As to definite crosses, here the aim is to make a definite improvement in form, colour and perhaps habit. Last year I harvested a good crop of seed from Jessie Taylor x James Christie*. Results were disappointing. I had hoped to take the colour from James Christie*, and leave its weak bottom petal behind. However the bottom petal's tendency to fish tail appeared a dominant characteristic. I have retained 2 out of 70 seedlings to try for another year. This year, I attempted two crosses; George Rowley x Jessie Taylor for no other reason than both plants were in the right state at the time, and Helen Cochrane x Miss Brookes; in search of that pink exhibition Viola. Look for the results in next year's seedling classes.

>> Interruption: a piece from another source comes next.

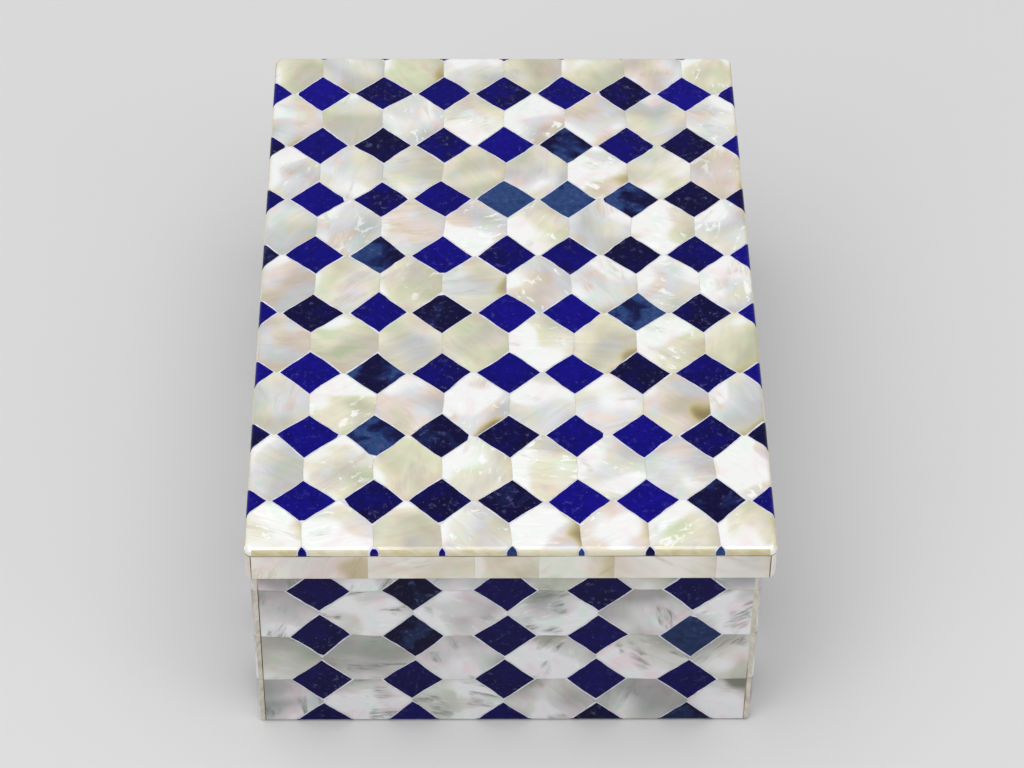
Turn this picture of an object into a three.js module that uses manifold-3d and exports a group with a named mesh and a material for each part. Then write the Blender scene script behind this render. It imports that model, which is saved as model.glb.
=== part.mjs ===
// A small marble box with a lift-off lid. Its walls and lid are faced with a mosaic
// of mother-of-pearl hexagons and lapis lazuli diamonds.
// Millimetres, +Z up. The origin is the middle of the underside, and the front faces -Y.
import * as THREE from "three";
import { mergeVertices } from "three/addons/utils/BufferGeometryUtils.js";
import Module from "manifold-3d";

const wasm = await Module();
wasm.setup();

// Overall sizes
const lidWidth = 102;
const lidDepth = 153;
const bodyHeight = 43.5;
const lidEndOverhang = 1.8;
const lidSideOverhang = 1.5;
const lidShift = 0.8;

// Marble carcass
const marbleWall = 5.5;
const marbleFloor = 6;
const cavityCornerRadius = 2;

// Lid: tiles on top, pearl strips around the board, and a lip that drops into the box
const rimHeight = 6.5;
const rimStripThickness = 1.1;
const rimStripLength = 20;
const lipHeight = 3;
const lipClearance = 1.2;
const lipCornerRadius = 1.5;

// Tile layers
const lidTileThickness = 1.7;
const wallTileThickness = 1.3;
const wallTopGap = 0.2;
const wallFootGap = 0.2;

// Mosaic: a course is a line of diamonds, set tip to tip and spread evenly over its face.
// A border is the distance from the outer course's middle line to the face's end.
const lidRows = 8;
const lidRowBorder = 12.8;
const lidRowDiamonds = 9;
const lidRowRunOut = 2.2;
const endWallColumns = 5;
const sideWallColumns = 8;
const endWallBorder = 11.8;
const sideWallBorder = 11;
const columnDiamonds = 4;
const columnFootRunOut = 0.5;
const columnTopDrop = 4.9;
const tipGap = 1.3;
const diamondBreadth = 12;
const tileClearance = 0.3;

// Tiles lie on a bed of white cement, and a fine groove shows where two pearl tiles meet
const bedThickness = 0.4;
const jointDepth = 0.2;

// Eased edges
const lidCornerRadius = 1.8;
const lidTopEasing = 1;
const lidFootEasing = 0.5;
const bodyCornerRadius = 1;
const bodyFootEasing = 0.7;
const arcSegments = 2;
const footSegments = 1;

// Sizes that follow from them
const bodyWidth = lidWidth - 2 * lidSideOverhang;
const bodyDepth = lidDepth - 2 * lidEndOverhang;
const carcassWidth = bodyWidth - 2 * wallTileThickness;
const carcassDepth = bodyDepth - 2 * wallTileThickness;
const cavityWidth = carcassWidth - 2 * marbleWall;
const cavityDepth = carcassDepth - 2 * marbleWall;
const lidHeight = rimHeight + lidTileThickness;
const pastEdge = 5;

const pearl = new THREE.MeshStandardMaterial({ color: 0xe6e1d0, roughness: 0.25 });
const wallPearl = new THREE.MeshStandardMaterial({ color: 0xcfccc4, roughness: 0.25 });
const rimPearl = new THREE.MeshStandardMaterial({ color: 0xddd0bc, roughness: 0.3 });
const lapis = new THREE.MeshStandardMaterial({ color: 0x1b0e78, roughness: 0.3 });
const marble = new THREE.MeshStandardMaterial({ color: 0xe9e7e2, roughness: 0.5 });

function toSolid(geometry) {
  const bare = geometry.index ? geometry.toNonIndexed() : geometry.clone();
  bare.deleteAttribute("normal");
  bare.deleteAttribute("uv");
  const merged = mergeVertices(bare, 1e-5);
  const mesh = new wasm.Mesh({
    numProp: 3,
    vertProperties: new Float32Array(merged.attributes.position.array),
    triVerts: new Uint32Array(merged.index.array),
  });
  return new wasm.Manifold(mesh);
}

function toGeometry(solid) {
  const { vertProperties, triVerts } = solid.getMesh();
  const geometry = new THREE.BufferGeometry();
  geometry.setAttribute("position", new THREE.BufferAttribute(vertProperties, 3));
  geometry.setIndex(new THREE.BufferAttribute(triVerts, 1));
  geometry.computeVertexNormals();
  return geometry;
}

function joined(solids) {
  return solids.reduce((whole, next) => whole.add(next));
}

function cutAway(solid, tools) {
  return tools.reduce((rest, tool) => rest.subtract(tool), solid);
}

function block(low, high) {
  const size = high.map((value, axis) => value - low[axis]);
  const geometry = new THREE.BoxGeometry(...size);
  const centre = high.map((value, axis) => (value + low[axis]) / 2);
  return toSolid(geometry.translate(...centre));
}

function roundedRectangle(width, depth, radius) {
  const x = width / 2 - radius;
  const y = depth / 2 - radius;
  const quarter = Math.PI / 2;
  const shape = new THREE.Shape();
  shape.absarc(x, -y, radius, -quarter, 0);
  shape.absarc(x, y, radius, 0, quarter);
  shape.absarc(-x, y, radius, quarter, 2 * quarter);
  shape.absarc(-x, -y, radius, 2 * quarter, 3 * quarter);
  return shape;
}

// A block between two heights, with rounded corners in plan and both rims eased over
function easedBlock(width, depth, radius, low, high, easing, segments = arcSegments) {
  const geometry = new THREE.ExtrudeGeometry(roundedRectangle(width, depth, radius), {
    depth: high - low - 2 * easing,
    bevelEnabled: easing > 0,
    bevelThickness: easing,
    bevelSize: easing,
    bevelOffset: -easing,
    bevelSegments: segments,
    curveSegments: arcSegments,
  });
  return toSolid(geometry.translate(0, 0, low + easing));
}

function spread(first, last, count) {
  const pitch = (last - first) / (count - 1);
  return Array.from({ length: count }, (_, i) => first + i * pitch);
}

// A point on a face from its place along a course and across it
function onFace(along, across, upright) {
  return upright ? [across, along] : [along, across];
}

function diamondPrism(face, along, across, grow) {
  const halfLength = (face.along[1] - face.along[0] - tipGap) / 2 + grow;
  const halfBreadth = diamondBreadth / 2 + grow;
  const corners = [
    onFace(along + halfLength, across, face.upright),
    onFace(along, across + halfBreadth, face.upright),
    onFace(along - halfLength, across, face.upright),
    onFace(along, across - halfBreadth, face.upright),
  ];
  const shape = new THREE.Shape(corners.map(([x, y]) => new THREE.Vector2(x, y)));
  const depth = face.thickness + 2 * pastEdge;
  const geometry = new THREE.ExtrudeGeometry(shape, { depth, bevelEnabled: false });
  return toSolid(geometry.translate(0, 0, -pastEdge));
}

// The strip of cement bed under one course, which meets the next strips halfway between
function bedStrip(face, index) {
  const line = face.across[index];
  const before = index > 0 ? (face.across[index - 1] + line) / 2 : -face.reach;
  const isLast = index === face.across.length - 1;
  const after = isLast ? face.reach : (face.across[index + 1] + line) / 2;
  const near = onFace(-face.reach, before, face.upright);
  const far = onFace(face.reach, after, face.upright);
  return block([...near, 0], [...far, bedThickness]);
}

// One course of lapis: its diamonds, held together by their strip of cement bed
function lapisCourse(face, index) {
  const tiles = face.along.map((along) => diamondPrism(face, along, face.across[index], 0));
  return joined([bedStrip(face, index), ...tiles]).intersect(face.slab);
}

// The pearl of one face: a sheet on the bed with a hole for each diamond
function pearlSheet(face) {
  const bed = block(
    [-face.reach, -face.reach, -pastEdge],
    [face.reach, face.reach, bedThickness],
  );
  const grow = tileClearance * Math.SQRT2;
  const holes = face.across.flatMap((across) => {
    return face.along.map((along) => diamondPrism(face, along, across, grow));
  });
  const joints = face.along.map((along) => jointGroove(face, along));
  return cutAway(face.slab, [bed, ...holes, ...joints]);
}

// Pearl tiles meet on a line across the courses, marked by a groove: a bar on its edge
function jointGroove(face, along) {
  const side = jointDepth * Math.SQRT2;
  const bar = new THREE.BoxGeometry(2 * face.reach, side, side).rotateX(Math.PI / 4);
  bar.rotateZ(face.upright ? 0 : Math.PI / 2);
  return toSolid(bar.translate(...onFace(along, 0, face.upright), face.thickness));
}

function namedMesh(name, solid, material) {
  const mesh = new THREE.Mesh(toGeometry(solid), material);
  mesh.name = name;
  return mesh;
}

// Adds a face's pearl sheet and its numbered lapis courses to a group
function addMosaic(group, face, sheetName, courseName, pearlMaterial) {
  group.add(namedMesh(sheetName, pearlSheet(face), pearlMaterial));
  face.across.forEach((_, i) => {
    group.add(namedMesh(`${courseName}_${i + 1}`, lapisCourse(face, i), lapis));
  });
}

function carcass() {
  const outside = block(
    [-carcassWidth / 2, -carcassDepth / 2, 0],
    [carcassWidth / 2, carcassDepth / 2, bodyHeight],
  );
  const top = bodyHeight + pastEdge;
  const cavity = easedBlock(cavityWidth, cavityDepth, cavityCornerRadius, marbleFloor, top, 0);
  return outside.subtract(cavity);
}

// A wall's face has x along the wall, y up it and z out of it
function addWall(body, name, turn, distance, length, columns, border) {
  const wall = new THREE.Group();
  wall.rotation.z = turn;
  const panel = new THREE.Group();
  panel.rotation.x = Math.PI / 2;
  panel.position.y = -distance;
  wall.add(panel);
  body.add(wall);
  wall.updateMatrixWorld(true);

  const outline = easedBlock(
    bodyWidth, bodyDepth, bodyCornerRadius, wallFootGap, bodyHeight + pastEdge,
    bodyFootEasing, footSegments,
  );
  const toPanel = panel.matrixWorld.clone().invert();
  const outlineHere = toSolid(toGeometry(outline).applyMatrix4(toPanel));
  const low = [-length / 2, wallFootGap, 0];
  const high = [length / 2, bodyHeight - wallTopGap, wallTileThickness];
  const face = {
    upright: true,
    thickness: wallTileThickness,
    along: spread(low[1] - columnFootRunOut, high[1] - columnTopDrop, columnDiamonds),
    across: spread(low[0] + border, high[0] - border, columns),
    slab: block(low, high).intersect(outlineHere),
    reach: length,
  };
  addMosaic(panel, face, `${name}_pearl_tiles`, `${name}_lapis_column`, wallPearl);
}

function lidBoard() {
  const width = lidWidth - 2 * rimStripThickness;
  const depth = lidDepth - 2 * rimStripThickness;
  const board = block([-width / 2, -depth / 2, 0], [width / 2, depth / 2, rimHeight]);
  const lipWidth = cavityWidth - 2 * lipClearance;
  const lipDepth = cavityDepth - 2 * lipClearance;
  const lip = easedBlock(lipWidth, lipDepth, lipCornerRadius, -lipHeight, rimHeight / 2, 0);
  return board.add(lip);
}

// One side of the lid's rim: strips of pearl end to end along an axis, with a groove at
// each joint on the outer face, whose place is given
function rimSide(low, high, outline, axis, outerFace) {
  const strip = block(low, high).intersect(outline);
  const length = high[axis] - low[axis];
  const count = Math.max(1, Math.round(length / rimStripLength));
  const side = jointDepth * Math.SQRT2;
  const grooves = [];
  for (let i = 1; i < count; i++) {
    const bar = new THREE.BoxGeometry(side, side, 4 * rimHeight).rotateZ(Math.PI / 4);
    const place = [...outerFace];
    place[axis] = low[axis] + (i * length) / count;
    grooves.push(toSolid(bar.translate(...place)));
  }
  return cutAway(strip, grooves);
}

function addLid(box) {
  const lid = new THREE.Group();
  lid.position.set(lidShift, 0, bodyHeight);
  box.add(lid);
  lid.add(namedMesh("lid_board", lidBoard(), marble));

  const topEased = easedBlock(
    lidWidth, lidDepth, lidCornerRadius, -pastEdge, lidHeight, lidTopEasing,
  );
  const footEased = easedBlock(
    lidWidth, lidDepth, lidCornerRadius, 0, lidHeight + pastEdge, lidFootEasing, footSegments,
  );
  const x = lidWidth / 2;
  const y = lidDepth / 2;
  const innerX = x - rimStripThickness;
  const innerY = y - rimStripThickness;
  const top = rimHeight;
  const sides = {
    front: rimSide([-innerX, -y, 0], [innerX, -innerY, top], footEased, 0, [0, -y, 0]),
    back: rimSide([-innerX, innerY, 0], [innerX, y, top], footEased, 0, [0, y, 0]),
    left: rimSide([-x, -y, 0], [-innerX, y, top], footEased, 1, [-x, 0, 0]),
    right: rimSide([innerX, -y, 0], [x, y, top], footEased, 1, [x, 0, 0]),
  };
  for (const [side, strips] of Object.entries(sides)) {
    lid.add(namedMesh(`lid_rim_${side}`, strips, rimPearl));
  }

  const tiles = new THREE.Group();
  tiles.position.z = rimHeight;
  lid.add(tiles);
  const layer = block([-x, -y, 0], [x, y, lidTileThickness]);
  const face = {
    upright: false,
    thickness: lidTileThickness,
    along: spread(-x - lidRowRunOut, x + lidRowRunOut, lidRowDiamonds),
    across: spread(-y + lidRowBorder, y - lidRowBorder, lidRows),
    slab: layer.intersect(topEased.translate([0, 0, -rimHeight])),
    reach: lidDepth,
  };
  addMosaic(tiles, face, "lid_pearl_tiles", "lid_lapis_row", pearl);
}

const box = new THREE.Group();
const body = new THREE.Group();
box.add(body);
body.add(namedMesh("box_carcass", carcass(), marble));
const frontDistance = carcassDepth / 2;
const sideDistance = carcassWidth / 2;
const quarterTurn = Math.PI / 2;
addWall(body, "front", 0, frontDistance, carcassWidth, endWallColumns, endWallBorder);
addWall(body, "back", 2 * quarterTurn, frontDistance, carcassWidth, endWallColumns, endWallBorder);
addWall(body, "left", -quarterTurn, sideDistance, bodyDepth, sideWallColumns, sideWallBorder);
addWall(body, "right", quarterTurn, sideDistance, bodyDepth, sideWallColumns, sideWallBorder);
addLid(box);

export default box;
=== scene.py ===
# %% [markdown]
# # A small box faced with shell and lapis
# The real thing is a hollow white marble box with a loose lid. Craftsmen glue thin tiles of
# mother-of-pearl and lapis lazuli to it in white cement, then grind and polish the whole face.
# The carcass and the lid board come from the CAD model. Every tile is laid here, one by one.

# %% Load the frame
import math
import random

import bpy
from mathutils import Matrix, Vector, noise


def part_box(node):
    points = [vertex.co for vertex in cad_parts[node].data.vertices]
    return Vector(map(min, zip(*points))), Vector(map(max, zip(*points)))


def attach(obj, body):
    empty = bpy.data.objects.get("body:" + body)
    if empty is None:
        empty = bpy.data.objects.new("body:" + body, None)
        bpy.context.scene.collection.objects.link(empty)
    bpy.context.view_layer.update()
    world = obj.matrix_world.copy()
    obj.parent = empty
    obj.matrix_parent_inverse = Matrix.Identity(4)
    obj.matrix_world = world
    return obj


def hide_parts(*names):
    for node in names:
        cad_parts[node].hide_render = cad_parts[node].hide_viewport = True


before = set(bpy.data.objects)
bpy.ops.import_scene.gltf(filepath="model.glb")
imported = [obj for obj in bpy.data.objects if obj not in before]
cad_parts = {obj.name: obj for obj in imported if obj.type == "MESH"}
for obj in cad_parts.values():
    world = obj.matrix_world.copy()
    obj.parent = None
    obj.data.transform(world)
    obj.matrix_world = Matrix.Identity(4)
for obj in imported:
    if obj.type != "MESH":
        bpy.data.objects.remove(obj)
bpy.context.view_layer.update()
MM = 0.001
QUARTER = math.pi / 2

# %% [markdown]
# ## Camera
# The photograph looks down on the lid from the front through a long lens. The place and turn
# below were worked out from the corners of the box and the rows of tiles, so they are written
# as a real camera's: where it stands, how far it looks down and aside, and its lens.

# %% Place the camera
CAMERA_PLACE = Vector((-8.3, -509.9, 503.6)) * MM
LOOK_DOWN = math.radians(43.3)
LOOK_RIGHT = math.radians(1.17)
LEAN = math.radians(0.73)
LENS = 115.4
SENSOR_WIDTH = 36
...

To conclude, I quote from Slater's Amateur Florists' Guide of 1860... "Take only seed from those which are the most perfect in form and properties, and should there be a deficiency in one, endeavour to supply such defect by impregnating with one that possesses those that are wanting in the other. Remember, however careful you may be in taking your seed all will not be good, and think yourself fortunate if out of a sowing you get two or three good ones. Do not be disheartened by failure, but persevere; a florist must always have a stock of hope on hand, and great patience, and great will be his gratification when successful".
(* There is some debate as to the correct naming of this variety; it may well turn out to be Bishop's Gold, I am attempting to have this verified in Scotland, along with some other varieties. I will publish the results.)